The nature and energetics of AGN-driven perturbations in the hot gas in the Perseus Cluster


Abstract in English

Cores of relaxed galaxy clusters are often disturbed by AGN. Their Chandra observations revealed a wealth of structures induced by shocks, subsonic gas motions, bubbles of relativistic plasma, etc. In this paper, we determine the nature and energy content of gas fluctuations in the Perseus core by probing statistical properties of emissivity fluctuations imprinted in the soft- and hard-band X-ray images. About 80 per cent of the total variance of perturbations on ~ 8-70 kpc scales in the inner region have an isobaric nature, i.e., are consistent with slow displacements of the gas in pressure equilibrium with ambient medium. Observed variance translates to the ratio of non-thermal to thermal energy of ~13 per cent.
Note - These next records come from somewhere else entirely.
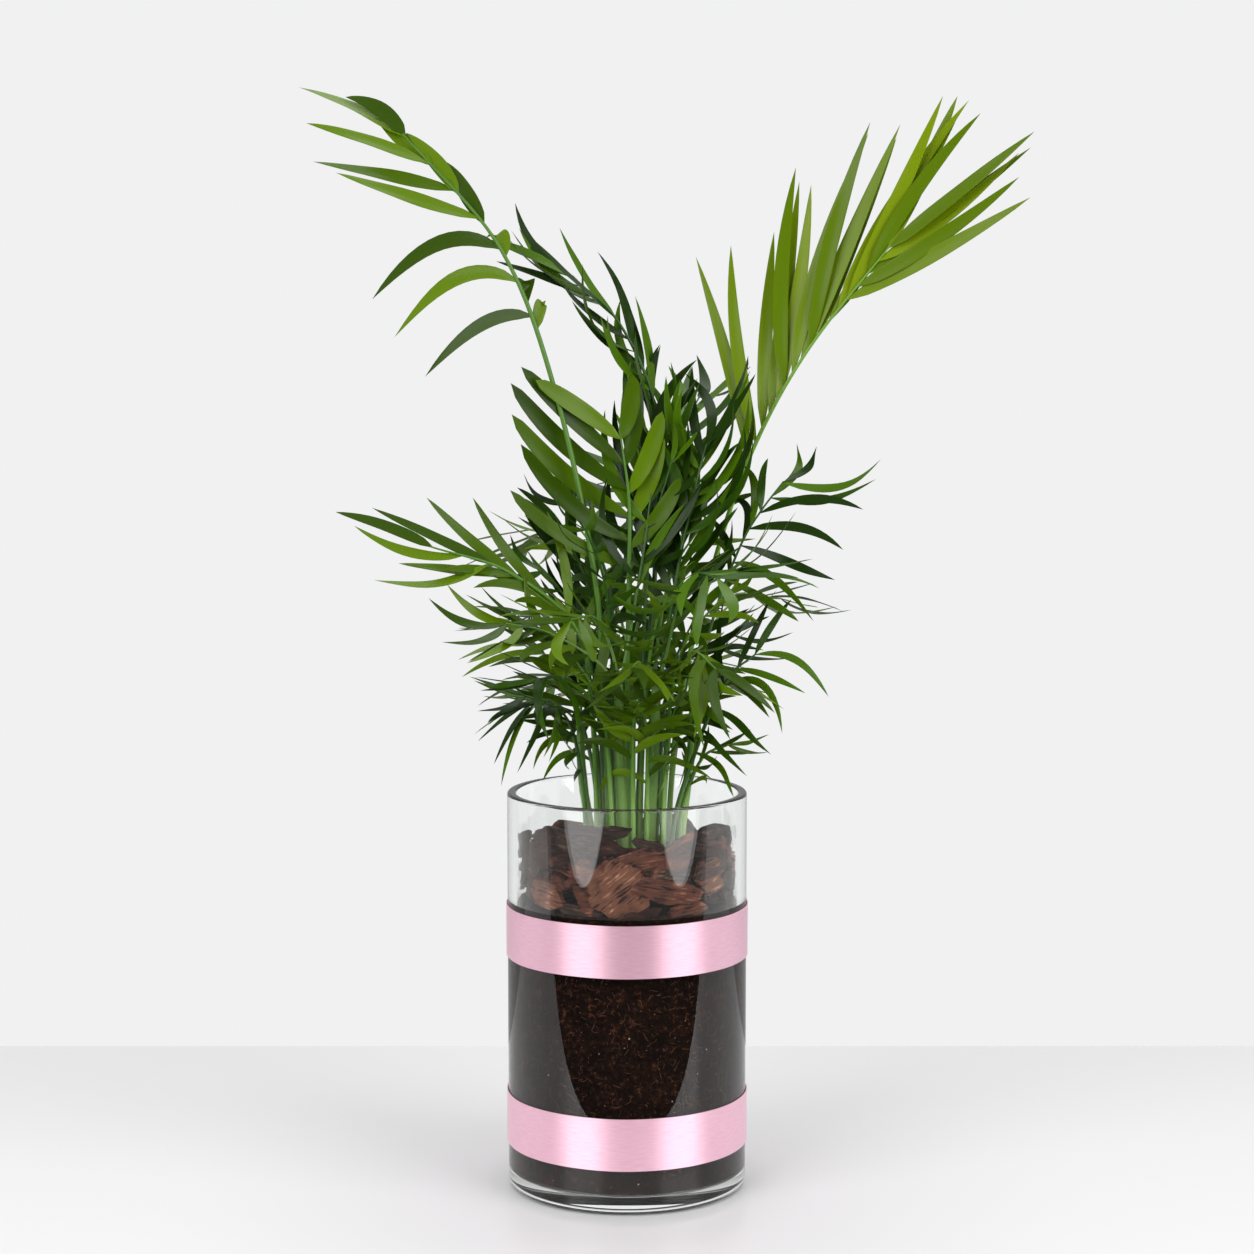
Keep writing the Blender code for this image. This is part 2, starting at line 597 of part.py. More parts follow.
def touches(tree, others):
    return any(tree.overlap(other) for other in others)


def tree_of_object(obj):
    return BVHTree.FromObject(obj, bpy.context.evaluated_depsgraph_get())


def grow_leaflets(number, frond, frame, others):
    # Every leaflet that fits, each by the first change that keeps it clear
    long_leaves = frond["length"] * MM >= LONG_LEAF
    stations = np.append(LEAF_STATIONS if long_leaves else SHORT_LEAF_STATIONS, 1.0)
    outer = np.append(np.linspace(0.22, 0.85, 4), 1.0)
    grown = []
    own = []
    for pair in range(frond["pairs"]):
        for sign in (1, -1):
            if pair < frond["start"][sign < 0] * (frond["pairs"] - 1):
                continue
            for change in CHANGES:
                leaf = leaflet(frond, frame, number, pair, sign, change, stations)
                if touches(tree_of(blade_shape(leaf, ENVELOPE)), others):
                    continue
                beyond_root = leaflet(frond, frame, number, pair, sign, change, outer)
                free_part = tree_of(blade_shape(beyond_root))
                if touches(free_part, own):
                    continue
                own.append(free_part)
                grown.append(blade_shape(leaf))
                break
    return grown


def make_fronds(materials, plant, solid_trees):
    frames = {name: frond_frame(frond) for name, frond in FRONDS.items()}
    ribs = {name: tree_of(rib_shape(frond, frames[name])) for name, frond in FRONDS.items()}
    for name, frond in FRONDS.items():
        wide = tree_of(rib_shape(frond, frames[name], ENVELOPE))
        for other in ribs:
            if other > name and wide.overlap(ribs[other]):
                print("ribs touch:", name, other)
        if touches(wide, solid_trees):
            print("rib touches a cane or the vase:", name)
    blades = {name: [] for name in FRONDS}
    for number, (name, frond) in enumerate(FRONDS.items()):
        others = list(solid_trees) + [ribs[other] for other in FRONDS if other != name]
        for other in FRONDS:
            if other != name:
                others += blades[other]
        grown = grow_leaflets(number, frond, frames[name], others)
        blades[name] = [tree_of(shape) for shape in grown]
        material = materials["leaf_" + frond["tone"]]
        rib = add_object(name, *rib_shape(frond, frames[name]), material, plant)
        pieces = bpy.data.collections.new("leaflets")
        bpy.context.scene.collection.children.link(pieces)
        for index, shape in enumerate(grown):
            add_object(f"leaflet_{index}", *shape, material, pieces)
        fuse(rib, pieces)
        print(f"{name}: {len(grown)} of {2 * frond['pairs']} leaflets")


def main():
    for obj in list(bpy.data.objects):
        bpy.data.objects.remove(obj)
    materials = make_materials()
    plant = bpy.data.collections.new("parlour_palm")
    bpy.context.scene.collection.children.link(plant)
    vase = turned("vase", vase_profile(), VASE_STEPS, materials["glass"], plant)
    turned("soil", soil_profile(), VASE_STEPS, materials["soil"], plant)
    for name, bottom in RIBBON_BOTTOMS.items():
        turned(name, ribbon_profile(bottom), RIBBON_STEPS, materials["satin"], plant)
    bark = make_bark(materials["bark"], plant)
    canes = [make_cane(name, cane, materials["cane"], plant) for name, cane in CANES.items()]
    bpy.context.view_layer.update()
    make_fronds(materials, plant, [tree_of_object(obj) for obj in [vase, bark] + canes])
    for obj in plant.objects:
        if obj.type == "MESH":
            obj.data.shade_smooth()
            obj.data.set_sharp_from_angle(angle=math.radians(35))


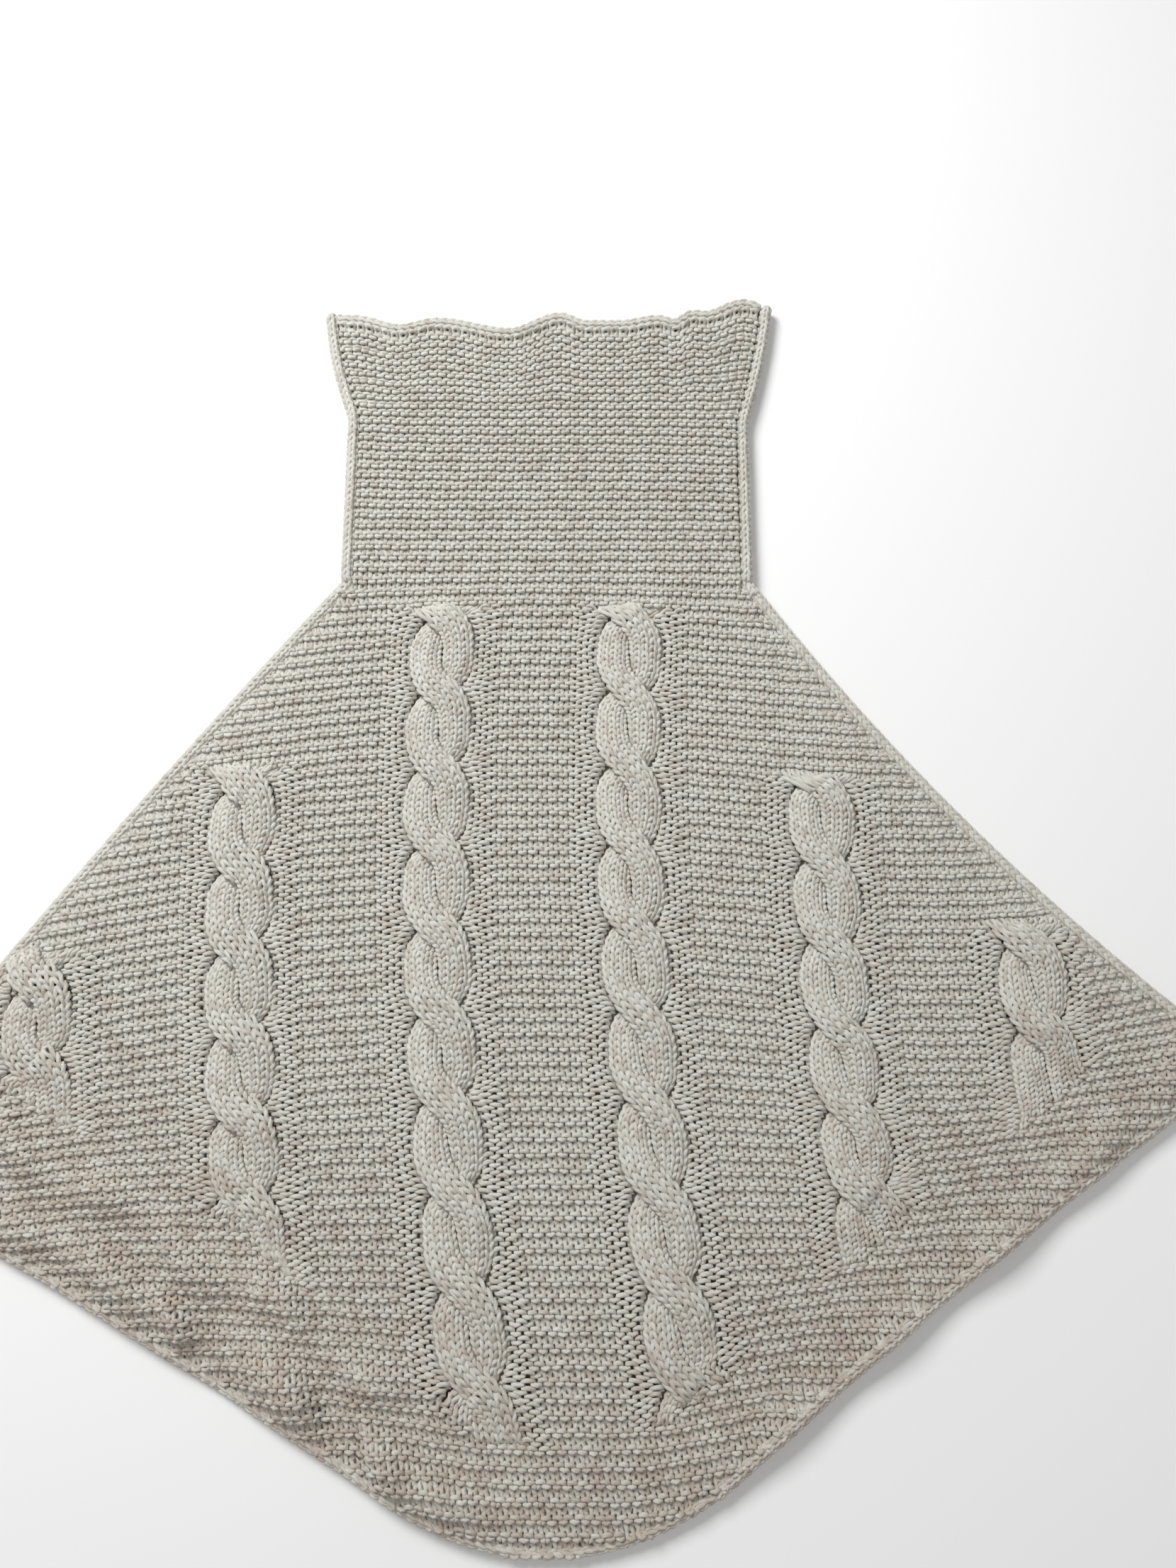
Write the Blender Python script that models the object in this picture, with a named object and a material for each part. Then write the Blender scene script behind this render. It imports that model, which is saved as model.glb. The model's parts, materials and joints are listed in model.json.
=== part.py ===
"""Knitted cable poncho with a tall turn-down collar, laid flat with its front up.

Metres, +Z up. The collar points to +Y and the hem's point to -Y. The origin is at the middle
of the garment's box, on the surface that it lies on. Inside the script the outline is drawn
from the middle of the collar's foot, and one empty carries everything to its place.
"""

import math

import bpy
from mathutils import Vector

# The garment laid flat, seen from above
WING_SPAN = 0.840
BODY_LENGTH = 0.572
COLLAR_WIDTH = 0.269
COLLAR_HEIGHT = 0.196
FOLD_HEIGHT = 0.108
COLLAR_FLARE = 0.018
FLARE_START = 0.008

# How the garment happens to lie: its left wing hangs lower than its right
LEFT_TIP_DROP = 0.362
RIGHT_TIP_DROP = 0.306
WING_SHIFT = 0.004
LEFT_SHOULDER_BULGE = 0.005
RIGHT_SHOULDER_BULGE = -0.015
LEFT_HEM_BULGE = -0.004
RIGHT_HEM_BULGE = -0.006
BODY_LEAN = 0.032
LEAN_START = 0.121
LEAN_REACH = 0.362

# The cast-on edge at the bottom, where the knitting starts
CAST_ON_WIDTH = 0.190
CAST_ON_DEPTH = 0.030
CAST_ON_SHIFT = 0.005

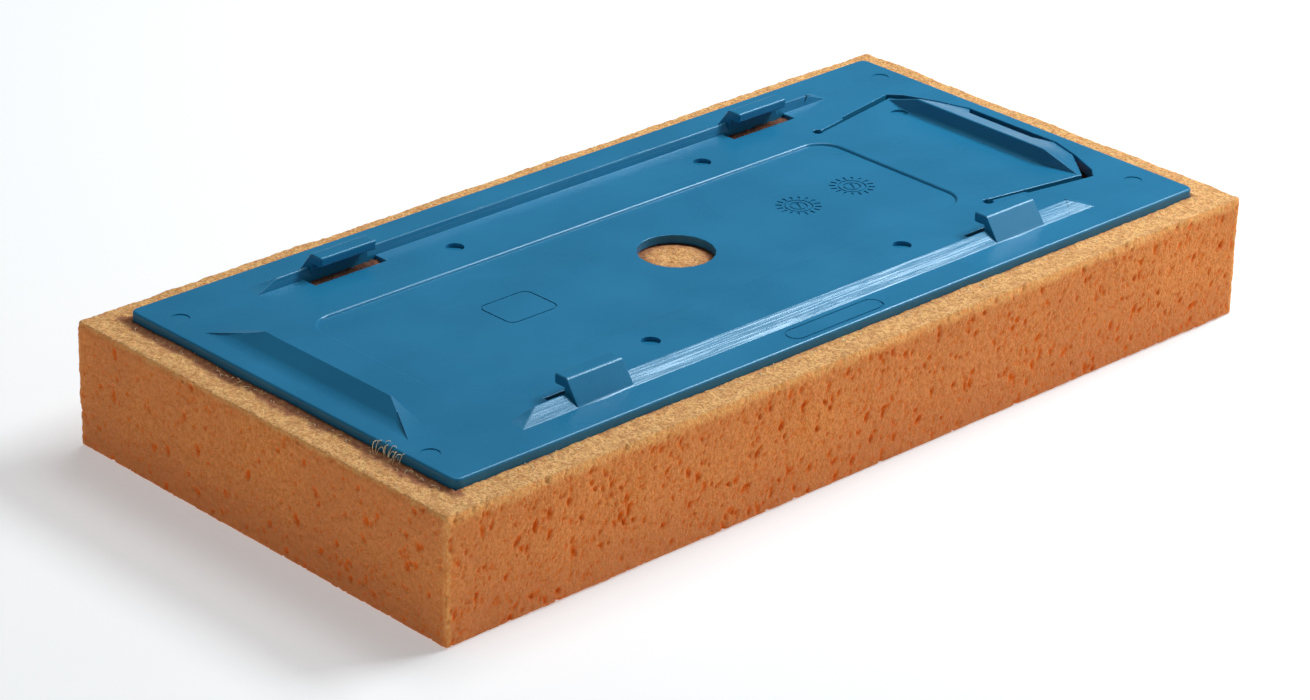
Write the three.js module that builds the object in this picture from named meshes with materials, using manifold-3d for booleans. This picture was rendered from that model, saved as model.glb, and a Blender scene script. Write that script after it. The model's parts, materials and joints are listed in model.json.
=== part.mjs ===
// Quick-change sponge pad of a grout float.
//
// A foam sponge block carries a moulded backing plate, held by a film of adhesive.
// The plate takes the base of a float handle: the base slides in under four hooks, between two
// rails, until it meets the end stop, and the ridge of a springy tongue snaps up behind it.
//
// Millimetres, +Z up. The origin is the centre of the sponge's working face.
// +X points to the latch end, and the part is symmetric about the XZ plane.

import * as THREE from 'three';
import { ConvexGeometry } from 'three/addons/geometries/ConvexGeometry.js';
import { mergeVertices } from 'three/addons/utils/BufferGeometryUtils.js';
import Module from 'manifold-3d';

const wasm = await Module();
wasm.setup();

// ---- Driving dimensions -------------------------------------------------------------------

const SIDES = [1, -1];
const ARC_SEGMENTS = 10;
const WELD_TOLERANCE = 1e-4;

// Stack, from the working face up.
const SPONGE_HEIGHT = 40.8;
const FACE_GAP = 0.1;
const FILM_THICKNESS = 0.3;
const PLATE_THICKNESS = 3.7;
const FILM_BOTTOM = SPONGE_HEIGHT + FACE_GAP;
const PLATE_BOTTOM = FILM_BOTTOM + FILM_THICKNESS + FACE_GAP;
const FLOOR = PLATE_BOTTOM + PLATE_THICKNESS;

// Outlines.
const SPONGE_LENGTH = 340;
const SPONGE_WIDTH = 169.5;
const SPONGE_CORNER = 1.6;
const SPONGE_EDGE = 0.8;
const PLATE_LENGTH = 315.5;
const PLATE_WIDTH = 149;
const PLATE_CORNER = 2.6;
const FILM_INSET = 1.2;

// Shallow recess in the middle of the seat, with sloping walls.
const RECESS_DEPTH = 0.8;
const RECESS_START = -124;
const RECESS_END = 95.5;
const RECESS_HALF_WIDTH = 33;
const RECESS_CORNER = 9;
const RECESS_WALL_RUN = 0.4;
const CENTRE_HOLE_X = -2.5;
const CENTRE_HOLE_RADIUS = 12.4;

// Rails: a steep inner face, a sharp crest and a sloping outer face, with hipped ends.
const RAIL_INNER_Y = 57.2;
const RAIL_CREST_Y = 58.3;
const RAIL_OUTER_Y = 63.4;
const RAIL_HEIGHT = 3.4;
const RAIL_BASE_START = -123;
const RAIL_BASE_END = 122;
const RAIL_CREST_START = -113;
const RAIL_CREST_END = 112.5;
const ROOT_DEPTH = 0.5;

// Hooks: two on each rail, each with a slot through the plate under its lip.
const HOOK_CENTRES = [-90.4, 87.2];
const HOOK_LENGTH = 22;
const HOOK_HEIGHT = 7.5;
const HOOK_CREST_Y = 58;
const LIP_EDGE_Y = 52.8;
const LIP_UNDERSIDE = 4.3;
const LIP_SLOT_INNER_Y = 51.9;
const LIP_SLOT_OVERRUN = 3;

// End stop: a wedge with an upright inner face and hipped ends.
const STOP_INNER_X = -142;
const STOP_OUTER_X = -149;
const STOP_CREST_X = -142.4;
const STOP_HEIGHT = 4.4;
const STOP_BASE_HALF_WIDTH = 43;
const STOP_CREST_HALF_WIDTH = 28.5;

// Latch tongue: a cantilever of the plate, thinner than the rest so that it can flex, and freed
// by a slot on each side and across its tip.
const HINGE_X = 100;
const TONGUE_THICKNESS = 2;
const ROOT_SEAM = 0.4;
const TONGUE_ROOT_Y = 37.2;
const TONGUE_CORNER_X = 138.2;
const TONGUE_CORNER_Y = 43.6;
const TONGUE_SHOULDER_X = 148.5;
const TONGUE_SHOULDER_Y = 30.5;
const TONGUE_TIP_X = 152;
const TONGUE_TIP_Y = 19;
const NOTCH_X = 146.5;
const NOTCH_Y = 14;
const TIP_GAP = 0.5;
const NARROW_SLOT = 1.2;
const WIDE_SLOT = 2.6;
const WIDE_SLOT_START = 113;
const SLOT_CORNER_X = 140.2;
const SLOT_END_RADIUS = 1.7;
const SLOT_END_X = 98.8;
const SLOT_END_Y = 38.4;
const CORNER_GAP_X = 144;
const CORNER_GAP_Y = 42.6;

// Latch ridge, across the tongue.
const RIDGE_HEIGHT = 5;
const RIDGE_FRONT_X = 134.3;
const RIDGE_CREST_X = 136;
const RIDGE_CREST_Y = 28.5;
const RIDGE_FRONT_Y = 29.7;
const RIDGE_TIP_X = 137.2;
const RIDGE_TIP_Y = 43.2;
const RIDGE_EDGE = 0.3;

// The adhesive stops this far outside the tongue's window, so that the tongue is free to flex.
const WINDOW_MARGIN = 1.2;

// ---- Solid helpers ------------------------------------------------------------------------

function solidOf(geometry) {
  const bare = geometry.clone();
  bare.deleteAttribute('normal');
  bare.deleteAttribute('uv');
  const welded = mergeVertices(bare, WELD_TOLERANCE);
  const vertProperties = new Float32Array(welded.attributes.position.array);
  const triVerts = new Uint32Array(welded.index.array);
  return new wasm.Manifold(new wasm.Mesh({ numProp: 3, vertProperties, triVerts }));
}

function geometryOf(solid) {
  const mesh = solid.getMesh();
  const geometry = new THREE.BufferGeometry();
  geometry.setAttribute('position', new THREE.BufferAttribute(mesh.vertProperties, 3));
  geometry.setIndex(new THREE.BufferAttribute(mesh.triVerts, 1));
  const flat = geometry.toNonIndexed();
  flat.computeVertexNormals();
  return flat;
}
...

In the region dominated by weak ripples, about half of the total variance is also associated with isobaric perturbations on scales ~ a few tens of kpc. If these isobaric perturbations are induced by buoyantly rising bubbles, then these results suggest that most of the AGN-injected energy should first go into bubbles rather than into shocks. Using simulations of a shock propagating through the Perseus atmosphere, we found that models reproducing the observed features of a central shock have more than 50 per cent of the AGN-injected energy associated with the bubble enthalpy and only about 20 per cent is carried away with the shock. Such energy partition is consistent with the AGN-feedback model, mediated by bubbles of relativistic plasma, and supports the importance of turbulence in the balance between gas heating and radiative cooling.